Regions with significant populations
- Honduras

Languages
- Jicaque

Religion
- traditional tribal religion, Roman Catholicism

= Tolupan =

The Tolupan or Jicaque people are an Indigenous ethnic group of Honduras, primarily inhabiting the northwest coast of Honduras and the community Montaña de La Flor in central Honduras.

==Culture==
The Jicaque or Tolupan are an agrarian people, who raise beans, maize, and sweet and bitter manioc. They also fish, hunt, and raise livestock. They are polygamous. Culturally, they are similar to the Miskito and Sumo people.

==History==
In the 19th century, a Roman Catholic missionary, Manuel Jesús de Subirian, encouraged many Jicaque to assimilate into mainstream culture, settle in villages, and grow maize.

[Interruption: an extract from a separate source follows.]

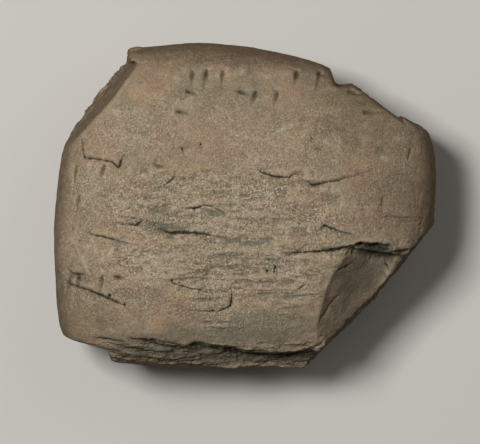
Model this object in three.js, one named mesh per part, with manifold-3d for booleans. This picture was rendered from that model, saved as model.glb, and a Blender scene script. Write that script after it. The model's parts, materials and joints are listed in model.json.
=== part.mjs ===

The other Jicaque who maintained their traditional lifeways lived in Montaña de la Flor, and ultimately the Honduran government granted them a 760-hectare reservation.

==Synonymy==
The Jicaque are also called the Cicaque, Hicaque, Ikake, Taguaca, Taupane, Tol, Tolpan, Torrupan, or Xicaque people.

==Honors==
A species of Honduran snake, Rhadinella tolpanorum, is named in honor of the Tolupan people.